3/17/2008

Jared Speck
Rutgers University

Well-Posedness for the Euler-Nordström System via the Method of Energy Currents

In this talk, I will discuss the well-posedness of the Cauchy problem for the Euler-Nordström (EN) system, a first-order quasilinear hyperbolic system of PDEs modeling the motion of a relativistic perfect fluid with self-interaction mediated by Nordström's scalar theory of gravity. It is well-known that for first-order symmetric hyperbolic (FOSH) and strictly hyperbolic (STRHYP) systems, an energy principle is available that implies well-posedness (local existence, uniqueness, and continuous dependence on initial data) for initial data belonging to an appropriate Sobolev space.
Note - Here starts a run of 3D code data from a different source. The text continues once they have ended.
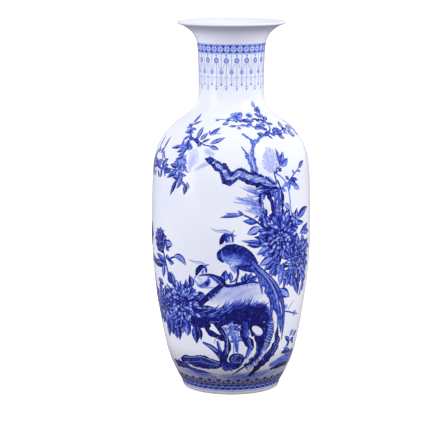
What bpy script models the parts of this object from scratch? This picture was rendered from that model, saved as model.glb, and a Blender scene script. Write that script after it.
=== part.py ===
"""A tall baluster vase in glazed porcelain, built as a potter builds one.

A vase this tall is too big to throw in one piece.  Six sections are thrown and trimmed one by one, then
luted end to end with rings of liquid clay, called slip.  Each section and each slip ring is its own solid.
The painting and the glaze are coatings, so they are not solids.

The vase stands on Z = 0 with its axis on Z.  Lengths below are in millimetres, and MM turns them into metres.
"""

import math
from collections import namedtuple

import bmesh
import bpy
import numpy as np
from mathutils import Vector

MM = 0.001
FULL_TURN = 2 * math.pi
SEGMENTS = 60
SHARP_ANGLE = math.radians(35)
SAME_POINT = 0.001  # points closer than this are one

# Driving dimensions of the whole vase.
VASE_HEIGHT = 600.0
LIP_ROUND = 2.2  # radius of the rounded lip, half the wall's thickness there

# The outer wall, from the top of the foot to the underside of the lip.  Slope is radius over height.
Station = namedtuple("Station", "height radius slope")
OUTER_WALL = (
    Station(11.0, 82.0, 0.55),  # kink between the foot and the body
    Station(40.0, 96.8, 0.44),  # haunch
    Station(80.0, 109.0, 0.2),
    Station(180.0, 124.9, 0.12),
    Station(255.0, 129.5, 0.0),  # widest point of the belly
    Station(345.0, 128.2, -0.06),
    Station(395.0, 120.4, -0.36),  # shoulder
    Station(440.0, 84.2, -1.34),
    Station(460.0, 59.2, -0.85),
    Station(478.0, 53.5, -0.08),
    Station(515.0, 53.0, 0.0),  # narrowest point of the neck
    Station(550.0, 54.0, 0.07),
    Station(578.0, 61.0, 0.6),  # flare
    Station(590.0, 74.0, 1.4),
    Station(595.8, 86.3, 2.6),  # underside of the lip
)

# Wall thickness at a few heights.  The clay is thick over the foot and thins towards the mouth.
WALL_HEIGHTS = (0.0, 60.0, 200.0, 450.0, 520.0, 595.8)
WALL_THICKNESSES = (11.0, 8.0, 6.5, 6.0, 5.0, 2 * LIP_ROUND)

# The foot is a low ring cut from the base, with the floor set up inside it.
FOOT_FACE_OUTER = 77.0
FOOT_FACE_INNER = 67.5
FOOT_EDGE_HEIGHT = 2.0
FOOT_EDGE_RADIUS = 79.0
FOOT_RECESS = 6.0
FOOT_RECESS_RADIUS = 64.5
FLOOR_TOP = 17.0
FLOOR_FILLET_RADIUS = 62.0
FLOOR_FILLET_TOP = 38.0

# Where the sections meet, and the slip between them.
JOINT_HEIGHTS = (60.0, 200.0, 345.0, 464.0, 552.0)
SLIP_THICKNESS = 1.4
FIT_GAP = 0.3

# How many facets each stretch of wall gets along its length.
SECTION_ROWS = {
    "base": 5,
    "lower_body": 4,
    "upper_body": 4,
    "shoulder": 9,
    "neck": 5,
    "mouth": 8,
}
BASE_INSIDE_ROWS = 2
FOOT_EDGE_ROWS = 2
FILLET_ROWS = 4
LIP_ROWS = 6
CURVE_SAMPLES = 400


# ---------------------------------------------------------------- wall curves


def outer_radius(height):
    """Radius of the outside at a height, a smooth cubic between neighbouring stations."""
    for low, high in zip(OUTER_WALL, OUTER_WALL[1:]):
        if height <= high.height:
            break
    span = high.height - low.height
    t = (height - low.height) / span
    rise = t * t * (3 - 2 * t)
    return (
        low.radius * (1 - rise)
        + high.radius * rise
        + span * t * (1 - t) * ((1 - t) * low.slope - t * high.slope)
    )


def outer_slope(height):
    step = 0.01
    low = max(height - step, OUTER_WALL[0].height)
    high = min(height + step, OUTER_WALL[-1].height)
    return (outer_radius(high) - outer_radius(low)) / (high - low)


def offset_from_wall(height, distance):
    """The (radius, height) point at a distance from the outside, measured square to it; inwards is positive."""
    slope = outer_slope(height)
    length = math.hypot(1, slope)
    return outer_radius(height) - distance / length, height + distance * slope / length


def wall_thickness(height):
    return float(np.interp(height, WALL_HEIGHTS, WALL_THICKNESSES))


def inner_wall_samples():
    heights = np.linspace(OUTER_WALL[0].height, OUTER_WALL[-1].height, CURVE_SAMPLES)
    points = [offset_from_wall(h, wall_thickness(h)) for h in heights]
    return np.array(points).T


INNER_RADII, INNER_HEIGHTS = inner_wall_samples()


def inner_radius(height):
    return float(np.interp(height, INNER_HEIGHTS, INNER_RADII))


def stretch(curve, start, end, rows):
    """Points along a wall curve from one height to another, evenly spaced along its length."""
    heights = np.linspace(start, end, CURVE_SAMPLES)
    radii = np.array([curve(h) for h in heights])
    lengths = np.concatenate([[0], np.cumsum(np.hypot(np.diff(heights), np.diff(radii)))])
    at = np.interp(np.linspace(0, lengths[-1], rows + 1), lengths, heights)
    return [(curve(h), float(h)) for h in at]


def arc(centre, radii, start, end, rows):
    """Points on a circle or an ellipse between two angles in degrees; 0 points outwards and 90 points up."""
    angles = [math.radians(start + (end - start) * i / rows) for i in range(rows + 1)]
    return [
        (centre[0] + radii[0] * math.cos(a), centre[1] + radii[1] * math.sin(a))
        for a in angles
    ]


# ------------------------------------------------------------------- outlines


def ring_section(low, high, rows):
    """A plain luted section: outside going up, flat top, inside going down, flat bottom."""
    return stretch(outer_radius, low, high, rows) + stretch(inner_radius, high, low, rows)


def base_section(high, rows):
    """Foot ring, recessed floor and haunch, from the axis under the floor round to the axis above it."""
    edge = arc(
        (FOOT_FACE_OUTER, FOOT_EDGE_HEIGHT),
        (FOOT_EDGE_RADIUS - FOOT_FACE_OUTER, FOOT_EDGE_HEIGHT),
        -90,
        0,
        FOOT_EDGE_ROWS,
    )
    wall = stretch(outer_radius, OUTER_WALL[0].height, high, rows)
    inside = stretch(inner_radius, high, FLOOR_FILLET_TOP, BASE_INSIDE_ROWS)
    fillet = arc(
        (FLOOR_FILLET_RADIUS, FLOOR_FILLET_TOP),
        (inner_radius(FLOOR_FILLET_TOP) - FLOOR_FILLET_RADIUS, FLOOR_FILLET_TOP - FLOOR_TOP),
        0,
        -90,
        FILLET_ROWS,
    )[1:]
    return (
        [(0.0, FOOT_RECESS), (FOOT_RECESS_RADIUS, FOOT_RECESS), (FOOT_FACE_INNER, 0.0)]
        + edge
        + wall
        + inside
        + fillet
        + [(0.0, FLOOR_TOP)]
    )


def mouth_section(low, rows):
    """The flare, closed at the top by a rounded lip that is tangent to both walls."""
    top = OUTER_WALL[-1]
    lean = math.degrees(math.atan(top.slope))
    lip_centre = offset_from_wall(top.height, LIP_ROUND)
    lip_rise = VASE_HEIGHT - (lip_centre[1] + LIP_ROUND)
    lip_centre = (lip_centre[0], lip_centre[1] + lip_rise)
    lip = arc(lip_centre, (LIP_ROUND, LIP_ROUND), -lean, 180 - lean, LIP_ROWS)
    return (
        stretch(outer_radius, low, top.height, rows)[:-1]
        + lip
        + stretch(inner_radius, float(INNER_HEIGHTS[-1]), low, rows)[1:]
    )


# --------------------------------------------------------------- scene objects


def clear_scene():
    for obj in list(bpy.data.objects):
        bpy.data.objects.remove(obj, do_unlink=True)


def finish(name, colour, roughness, coat):
    material = bpy.data.materials.new(name)
    material.use_nodes = True
    shader = material.node_tree.nodes["Principled BSDF"]
    shader.inputs["Base Color"].default_value = (*colour, 1.0)
    shader.inputs["Roughness"].default_value = roughness
    shader.inputs["Coat Weight"].default_value = coat
    return material


def revolve(name, outline, material, parent):
    """Turns a closed outline of (radius, height) points about Z into one solid, placed at its lowest height."""
    low = min(height for _, height in outline)
    shape = bmesh.new()
    points = [shape.verts.new(Vector((radius, 0, height - low)) * MM) for radius, height in outline]
    pairs = zip(points, points[1:] + points[:1])
    edges = [shape.edges.new(pair) for pair in pairs if max(end.co.x for end in pair) > 0]
    bmesh.ops.spin(
        shape,
        geom=points + edges,
        cent=(0, 0, 0),
        axis=(0, 0, 1),
        angle=FULL_TURN,
        steps=SEGMENTS,
        use_merge=True,
    )
    bmesh.ops.remove_doubles(shape, verts=shape.verts, dist=SAME_POINT * MM)
    bmesh.ops.recalc_face_normals(shape, faces=shape.faces)

    mesh = bpy.data.meshes.new(name)
    shape.to_mesh(mesh)
    shape.free()
    mesh.materials.append(material)
    mesh.shade_smooth()
    mesh.set_sharp_from_angle(angle=SHARP_ANGLE)
    obj = bpy.data.objects.new(name, mesh)
    bpy.context.scene.collection.objects.link(obj)
    obj.parent = parent
    obj.location = (0, 0, low * MM)


def build():
    clear_scene()
    vase = bpy.data.objects.new("vase_axis", None)
    bpy.context.scene.collection.objects.link(vase)
    porcelain = finish("glazed_porcelain", (0.88, 0.90, 0.95), 0.12, 0.6)
    slip = finish("luting_slip", (0.80, 0.79, 0.76), 0.55, 0.0)

    half_seam = SLIP_THICKNESS / 2 + FIT_GAP
    lows = [height + half_seam for height in JOINT_HEIGHTS]
    highs = [height - half_seam for height in JOINT_HEIGHTS]
    outlines = {"base": base_section(highs[0], SECTION_ROWS["base"])}
    for name, low, high in zip(("lower_body", "upper_body", "shoulder", "neck"), lows, highs[1:]):
        outlines[name] = ring_section(low, high, SECTION_ROWS[name])
    outlines["mouth"] = mouth_section(lows[-1], SECTION_ROWS["mouth"])

    for name, outline in outlines.items():
        revolve(name + "_section", outline, porcelain, vase)

    names = list(outlines)
    for below, above, height in zip(names, names[1:], JOINT_HEIGHTS):
        outline = ring_section(height - SLIP_THICKNESS / 2, height + SLIP_THICKNESS / 2, 1)
        revolve(f"slip_joint_{below}_to_{above}", outline, slip, vase)


build()
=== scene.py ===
"""Looks of a blue and white porcelain baluster vase: glazed walls, cobalt painting, floor, lights and camera.

Each thrown section is lathed again along the frame's own outline, with finer rings than the CAD has, and the
painting lies over the glaze as thin closed films.  Lengths are in millimetres, and MM turns them into metres.
A place on the wall is (azimuth, height): degrees from the front, -Y, towards +X, and height above the foot.
Tones run from 0 for bare glaze to 1 for the darkest cobalt.
"""

import math
import random

import bpy
import numpy as np
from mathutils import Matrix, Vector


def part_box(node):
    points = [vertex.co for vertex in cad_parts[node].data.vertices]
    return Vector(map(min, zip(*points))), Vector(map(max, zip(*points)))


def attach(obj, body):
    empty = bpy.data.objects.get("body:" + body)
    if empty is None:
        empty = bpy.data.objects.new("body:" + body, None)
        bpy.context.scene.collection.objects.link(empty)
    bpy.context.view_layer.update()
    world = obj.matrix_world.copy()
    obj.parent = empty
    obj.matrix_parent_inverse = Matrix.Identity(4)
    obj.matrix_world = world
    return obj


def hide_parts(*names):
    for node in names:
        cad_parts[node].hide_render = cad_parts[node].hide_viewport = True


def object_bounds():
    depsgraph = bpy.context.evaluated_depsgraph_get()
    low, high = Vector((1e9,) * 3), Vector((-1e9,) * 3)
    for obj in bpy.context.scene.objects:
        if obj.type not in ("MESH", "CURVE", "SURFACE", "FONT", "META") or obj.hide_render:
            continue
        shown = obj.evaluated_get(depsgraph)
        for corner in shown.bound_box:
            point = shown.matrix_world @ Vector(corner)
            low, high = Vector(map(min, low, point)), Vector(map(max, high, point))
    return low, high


MM = 0.001
BODY = "root"
SECTIONS = ("base", "lower_body", "upper_body", "shoulder", "neck", "mouth")
FOOT_EDGE = 2.0  # height where the foot's rounded edge turns into the wall
LIP_DEPTH = 5.0  # the lip's own height below the mouth's top

# ---- the wall's outline, read from the frame

TINY = 1e-5
CORNER = math.radians(50)
FACETS = 256
RING_STEP = 2.5


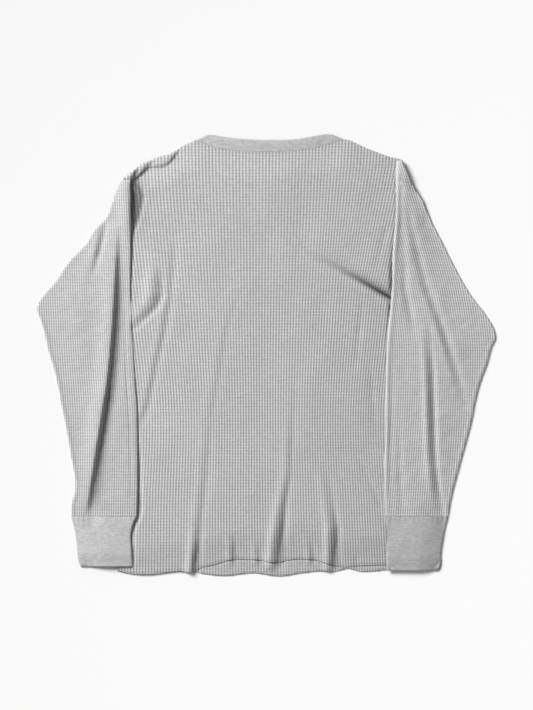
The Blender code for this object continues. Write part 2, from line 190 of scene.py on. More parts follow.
def shade(left, right, *knots):
    """The same line, where its knots end in the share of its light that the knit loses there."""
    return Crease(*mm(left, right), [Knot(*mm(x, y), lost) for x, y, lost in knots])


# These tables are in millimetres.
SHOULDER_LEFT = edges(
    (-239, 258.5), (-230.9, 276), (-217.7, 288.1), (-207, 297.5), (-198.1, 304.7), (-184.8, 309.4),
    (-172.5, 315.5), (-157.9, 319.1), (-148.2, 323.4), (-132.5, 333.1), (-114.3, 341.1),
)
SHOULDER_RIGHT = edges(
    (120.4, 343.6), (129.9, 342.2), (154.4, 331.2), (178.7, 321.5), (207.8, 312), (213.9, 310.4),
    (220.1, 297.2), (239, 258.5),
)
BAND_SEAM = edges(
    (-114.3, 341.1), (-102.1, 338.4), (-90, 332.5), (-67.6, 327.2), (-33.2, 324.7), (6.5, 323.7),
    (35.9, 324.7), (66.9, 328), (92.4, 334.2), (111.5, 340.1), (120.4, 343.6),
)
BAND_TOP = edges(
    (-93.7, 350.4), (-84.9, 349.6), (-62.5, 346.1), (-33.2, 343.3), (6.5, 342.2), (49.4, 343.6),
    (70.1, 347.1), (94.4, 351), (104.8, 350.8),
)
FRONT_HEM = edges(
    (-239, -343), (-217.8, -347.9), (-192.5, -349.5), (-136.6, -344.2), (-111.3, -346.3), (-70.8, -350.6),
    (-20.5, -346.3), (22.4, -351.2), (54.1, -346.3), (92.1, -343.1), (110, -344.2), (127.4, -339.1),
    (147.9, -343.8), (173.1, -343), (187.8, -341.5), (239, -338),
)
BACK_HEM = edges(
    (-239, -342), (-217.8, -347.1), (-192.5, -348.7), (-136.6, -343.4), (-115, -344), (-106.4, -339.1),
    (-84.1, -333.6), (-60.6, -326.4), (-20.5, -325.2), (22.4, -328.8), (28.8, -327.2), (79.3, -326.4),
    (104.8, -334.1), (122.6, -336.8), (150, -335), (187.8, -333.6), (239, -333),
)

# The edges of the folded sleeves, as distances from the middle of the body.
INNER_LEFT = sides(
    (278.5, 217.2), (267.4, 216), (230, 215.6), (196.5, 215.2), (145.8, 215.7), (95.7, 215.8),
    (32.1, 214), (8.3, 212), (-42.6, 209), (-75.4, 206.2), (-118.9, 205), (-169.2, 204.6),
    (-219.9, 204.6), (-255.7, 205.7),
)
OUTER_LEFT = sides(
    (278.5, 228.6), (273, 232.8), (259, 239.5), (238.3, 245.5), (226.1, 250.4), (219.3, 253.4),
    (211.8, 258.4), (207.8, 263.8), (173.6, 289.2), (151.4, 311.5), (114.8, 336.9), (87.8, 359.8),
    (80, 363.4), (71.9, 364.4), (57.6, 359.8), (36.9, 353.6), (8.3, 347.3), (-29.9, 335.8),
    (-75.4, 326.9), (-118.9, 318), (-156.6, 311.6), (-219.9, 305.3), (-235, 309.7), (-255.7, 310.6),
)
INNER_RIGHT = sides(
    (308.5, 207), (294.5, 205.8), (221.3, 204.5), (159.3, 200), (98.9, 198.5), (73.5, 196.5),
    (36.9, 192.5), (-7.6, 189.8), (-50, 188.8), (-130, 188), (-180, 186.2), (-219.1, 185.6),
    (-255.7, 188),
)
OUTER_RIGHT = sides(
    (308.5, 214.8), (297.2, 220.1), (280.2, 227.4), (265.5, 234.7), (249.9, 244.4), (208.6, 263.8),
    (177.9, 279.7), (151.4, 292.7), (87.8, 329.9), (65.8, 347.1), (36.9, 362.8), (27.3, 364.1),
    (12.4, 357.9), (-13.2, 350.8), (-39.9, 340.9), (-70.4, 332.5), (-103, 326.4), (-136.4, 317.7),
    (-181.9, 305.1), (-227, 293.7), (-255.7, 288.6),
)
CUFF_INNER_LEFT = sides((-256, 205.7), (-265.2, 210.2), (-283.3, 214.8), (-310, 214), (-336.8, 212.9))
CUFF_OUTER_LEFT = sides((-256, 310.6), (-277.9, 305.3), (-300, 302), (-326.4, 299.1), (-336.8, 296))
CUFF_INNER_RIGHT = sides((-256, 188), (-270, 189.8), (-300, 190.8), (-343.1, 190.5))
CUFF_OUTER_RIGHT = sides((-256, 288.6), (-282.7, 282.2), (-316.1, 276.8), (-339.1, 275.9), (-343.1, 273))

# Where the wales run on the back, and where each sleeve's grain line stands.
BACK_WALES = wales(
    (-350, 4.45, 3), (-240, 4.36, 1), (-100, 4.23, 0), (50, 4.55, 0), (180, 4.92, 1), (300, 5.25, 2),
    (360, 5.35, 3),
)
GRAIN_LEFT = sides((300, 223), (150, 216.5), (0, 209.5), (-100, 203), (-260, 204.5))
GRAIN_RIGHT = sides((310, 144), (200, 176), (100, 202), (20, 213), (-60, 212), (-260, 200))

# How far from each sleeve's edge the back starts to swell.
ROOM_LEFT = sides(
    (300, 18), (270, 24), (250, 27), (230, 24), (210, 17), (195, 10), (150, 7), (100, 4), (50, 0), (0, 1),
    (-100, 4), (-160, 9), (-350, 11),
)
ROOM_RIGHT = sides((320, 4), (200, 3), (150, 6), (60, 6), (0, 3), (-350, 3))
# The lower edge of the left shoulder's roll, and its creases.
ROLL_EDGE = edges(
    (-239, 285), (-227, 281), (-220, 273.5), (-216, 270), (-211, 275.2), (-203.4, 283.3), (-192.2, 292.9),
    (-184.3, 296.9), (-168.4, 297.6), (-155.7, 303.2), (-142.9, 318.3), (-135, 329.4), (-125, 340),
)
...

Because the EN system is neither symmetric hyperbolic nor strictly hyperbolic, I will discuss alternate techniques recently developed by Christodoulou that provide energy currents for equations derivable from a Lagrangian. After providing energy currents for the EN system, I will discuss their key properties and show that they can be used to derive Sobolev estimates that are similar to the ones implied by the energy principle that is available in the FOSH and STRYHYP cases. If time permits, I will discuss the Newtonian limit (allowing the speed of light to go to infinity) of the EN system. It turns out that the method of energy currents is also a useful tool for analyzing this singular limit.